One can imagine the Edward Hopper “Nighthawks” painting of lonely souls gathered together at a brightly lit refuge in the middle of the darkness. Two waiters—one young and one older—watch closely after the old man because he has a track record of drinking too much and not paying. The younger waiter had heard the old man had tried to hang himself the week before and bemoans the fact that the drunk didn’t accomplish his goal, especially because he’d like to close at a decent hour to go home and go to bed. Eventually, the old man is asked to leave, and he does. It’s revealed that the elder waiter is also hesitant to depart, recognizing himself in the old man. Later at home, the elder waiter stays awake until morning because he’s afraid of the dark—afraid of dying really, though he can’t admit that—finally falling asleep as the sun comes up. Brilliant economy of words between the two waiters and a nice conclusion with the older waiter contemplating his bleak future. His comment “It is a nothing,” as he ponders the despair of those like himself driven to well-lighted places, is noir at its purest form.
Note: “A Clean, Well-Lighted Place” was published in Scribner's Magazine and then included in the 1933 collection, Winner Take Nothing.
To Have and Have Not (film, 1944)
To Have and Have Not is an adventure film (and the most overtly hardboiled entry on this list) directed by Howard Hawks, starring Humphrey Bogart and Lauren Bacall in her first film. The original novel was broadly altered for the movie because, though Hawks admired Hemingway’s work a great deal, according to Wikipedia, “he considered To Have and Have Not a “bunch of junk,” and told Hemingway so. Both Hawks and Hemingway rewrote a majority of the book save the opening and a few of the characters and retaining the iconic title. It’s one of the few examples where the film is better than the book. The plot showcases fishing-boat captain Harry Morgan (Humphrey Bogart) assisting the French Resistance to smuggle some people to safety, however, that takes a back seat to the real life romance of Bogart and Bacall who fell in love on the set. The most famous scene has Bacall asking Harry, whom she’d nicknamed Steve, “You know how to whistle, don't you, Steve? You just put your lips together and ... blow.” Why is this film hardboiled?

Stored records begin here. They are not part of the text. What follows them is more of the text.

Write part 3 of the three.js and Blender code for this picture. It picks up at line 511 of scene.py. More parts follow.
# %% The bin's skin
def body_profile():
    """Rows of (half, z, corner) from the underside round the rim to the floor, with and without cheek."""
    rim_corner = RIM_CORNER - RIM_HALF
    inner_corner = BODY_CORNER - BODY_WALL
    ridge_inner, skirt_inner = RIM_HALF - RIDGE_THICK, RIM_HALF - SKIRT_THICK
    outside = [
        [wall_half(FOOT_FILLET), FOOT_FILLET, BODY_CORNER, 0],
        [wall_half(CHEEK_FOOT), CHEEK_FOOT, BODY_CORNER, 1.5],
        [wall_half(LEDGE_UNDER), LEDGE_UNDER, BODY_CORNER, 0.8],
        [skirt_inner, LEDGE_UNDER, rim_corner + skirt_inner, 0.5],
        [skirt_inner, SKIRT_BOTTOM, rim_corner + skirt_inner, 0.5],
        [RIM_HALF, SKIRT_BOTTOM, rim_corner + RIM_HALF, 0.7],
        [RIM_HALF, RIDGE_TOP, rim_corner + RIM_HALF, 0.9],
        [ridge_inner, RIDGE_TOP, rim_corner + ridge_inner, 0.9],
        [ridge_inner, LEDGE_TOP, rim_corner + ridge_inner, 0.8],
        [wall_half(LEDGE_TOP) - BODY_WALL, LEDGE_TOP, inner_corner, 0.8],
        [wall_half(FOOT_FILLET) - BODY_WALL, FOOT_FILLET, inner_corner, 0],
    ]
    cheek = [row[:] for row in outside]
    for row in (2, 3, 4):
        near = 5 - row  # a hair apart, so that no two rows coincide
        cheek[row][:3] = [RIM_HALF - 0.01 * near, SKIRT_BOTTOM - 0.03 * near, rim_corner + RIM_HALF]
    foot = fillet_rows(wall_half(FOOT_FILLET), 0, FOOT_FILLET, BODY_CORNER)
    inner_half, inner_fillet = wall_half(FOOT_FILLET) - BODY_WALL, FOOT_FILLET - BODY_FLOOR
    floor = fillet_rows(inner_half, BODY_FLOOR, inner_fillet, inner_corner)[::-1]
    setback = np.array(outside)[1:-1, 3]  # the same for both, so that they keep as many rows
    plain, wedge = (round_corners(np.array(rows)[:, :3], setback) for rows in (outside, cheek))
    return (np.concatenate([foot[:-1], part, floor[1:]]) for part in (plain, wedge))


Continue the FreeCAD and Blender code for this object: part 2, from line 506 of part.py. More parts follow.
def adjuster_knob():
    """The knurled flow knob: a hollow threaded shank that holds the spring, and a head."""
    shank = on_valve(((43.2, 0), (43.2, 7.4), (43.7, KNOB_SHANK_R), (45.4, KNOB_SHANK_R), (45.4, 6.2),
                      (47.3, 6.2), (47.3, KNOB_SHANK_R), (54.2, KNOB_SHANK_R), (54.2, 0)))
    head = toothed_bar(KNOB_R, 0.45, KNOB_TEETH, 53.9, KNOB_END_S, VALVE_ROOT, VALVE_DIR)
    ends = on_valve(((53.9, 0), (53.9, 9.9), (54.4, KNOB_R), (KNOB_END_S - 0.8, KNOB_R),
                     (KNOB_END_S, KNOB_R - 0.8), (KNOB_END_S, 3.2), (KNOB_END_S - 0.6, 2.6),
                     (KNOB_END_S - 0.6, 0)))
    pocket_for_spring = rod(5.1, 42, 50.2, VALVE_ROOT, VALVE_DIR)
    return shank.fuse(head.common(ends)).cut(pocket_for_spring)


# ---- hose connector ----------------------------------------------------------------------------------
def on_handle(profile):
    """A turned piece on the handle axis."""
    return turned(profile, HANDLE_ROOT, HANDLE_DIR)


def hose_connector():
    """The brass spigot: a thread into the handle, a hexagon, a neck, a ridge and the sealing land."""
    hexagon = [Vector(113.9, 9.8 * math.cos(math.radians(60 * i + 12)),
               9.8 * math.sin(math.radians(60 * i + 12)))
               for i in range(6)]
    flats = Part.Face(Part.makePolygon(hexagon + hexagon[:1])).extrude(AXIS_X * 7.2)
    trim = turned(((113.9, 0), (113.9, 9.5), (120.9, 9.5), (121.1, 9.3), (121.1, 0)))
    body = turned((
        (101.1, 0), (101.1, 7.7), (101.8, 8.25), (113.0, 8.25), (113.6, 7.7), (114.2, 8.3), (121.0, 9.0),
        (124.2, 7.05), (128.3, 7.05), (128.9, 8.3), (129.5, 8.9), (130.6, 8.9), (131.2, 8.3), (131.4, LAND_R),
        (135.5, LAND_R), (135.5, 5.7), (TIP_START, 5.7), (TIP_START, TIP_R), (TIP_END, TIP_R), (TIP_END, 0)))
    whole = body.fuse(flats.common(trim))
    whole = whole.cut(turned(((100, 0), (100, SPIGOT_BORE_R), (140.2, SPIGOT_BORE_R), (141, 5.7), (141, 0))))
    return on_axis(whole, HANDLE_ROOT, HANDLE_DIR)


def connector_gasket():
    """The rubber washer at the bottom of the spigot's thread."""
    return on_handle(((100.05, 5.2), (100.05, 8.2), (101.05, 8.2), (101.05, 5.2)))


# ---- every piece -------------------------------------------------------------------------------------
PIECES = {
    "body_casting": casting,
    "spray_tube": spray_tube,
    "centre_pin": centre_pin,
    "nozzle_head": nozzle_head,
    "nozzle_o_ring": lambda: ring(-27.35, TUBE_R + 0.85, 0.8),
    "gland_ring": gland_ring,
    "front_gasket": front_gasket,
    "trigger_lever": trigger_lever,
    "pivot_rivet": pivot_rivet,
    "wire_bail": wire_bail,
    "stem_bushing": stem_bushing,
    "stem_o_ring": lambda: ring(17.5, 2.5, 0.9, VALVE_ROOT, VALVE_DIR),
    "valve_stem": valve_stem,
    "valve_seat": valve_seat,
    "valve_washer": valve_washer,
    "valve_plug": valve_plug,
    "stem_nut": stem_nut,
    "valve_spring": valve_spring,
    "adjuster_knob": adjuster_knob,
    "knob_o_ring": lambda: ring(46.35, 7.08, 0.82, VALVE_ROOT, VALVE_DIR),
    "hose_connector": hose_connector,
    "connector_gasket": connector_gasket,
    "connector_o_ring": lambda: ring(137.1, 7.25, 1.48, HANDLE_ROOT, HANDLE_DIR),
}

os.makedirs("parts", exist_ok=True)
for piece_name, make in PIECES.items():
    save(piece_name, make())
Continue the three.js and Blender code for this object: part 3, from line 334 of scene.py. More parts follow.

For starters, Bogart’s world-weary nature is intact from Casablanca (hell, this film is a practical remake of the earlier movie) and scenes like the bad guys spraying lead into a saloon full of patrons or Harry removing a bullet from a man’s wounded shoulder doesn’t come grittier. Also the wry dialogue sparkles: “You're both going to take a beating 'til one of you uses that phone. That means one of you will take a beating for nothing.” A classic not to be missed.
Trivia: Author William Faulkner, “out of print and broke,” was on the payroll helping with the script. (Wikipedia)
The Killers (film, 1946)
This American film noir directed by Robert Siodmak is arguably the greatest adaptation from EH’s work. It stars Burt Lancaster in his movie debut and Ava Gardner as the femme fatale, Kitty Collins, who gives new definition to cold hearted. When the ‘Swede’ (Lancaster) asks her, “Why did you ever go back to him, Kitty?” she replies, “Maybe because I hate him. I'm poison, Swede, to myself and everybody around me! I'd be afraid to go with anyone I love for the harm I do to them! I don't care harming him!” The story begins like the EH short with two hit men arriving in a small town searching for Ole “the Swede” Andreson. The Swede is warned but makes no attempt to escape and is killed. Through flashbacks we learn that he was a boxer whose career was cut short and instead of joining the police force as suggested by his friend Lt. Lubinsky (my favorite line comes from Lubinsky: “Don't ask a dying man to lie his soul into Hell.”), he falls in with a bad crowd that includes the hard to resist Kitty. He ends up serving three years prison time but his rough stretch and downfall is just beginning.
Though he didn’t always write about criminals and gangsters, Ernest Hemingway is considered by many to be a founding father of the hardboiled genre when weighing all the tales he wrote with gritty subject matter and down-on-their-luck protagonists. Tales that can certainly satisfy any hardboiled reader’s needs.
Anyone else have a Hemingway favorite to add to the list? Or perhaps a different author who’s not normally mentioned in the hardboiled pulp arena but deserves their fair due?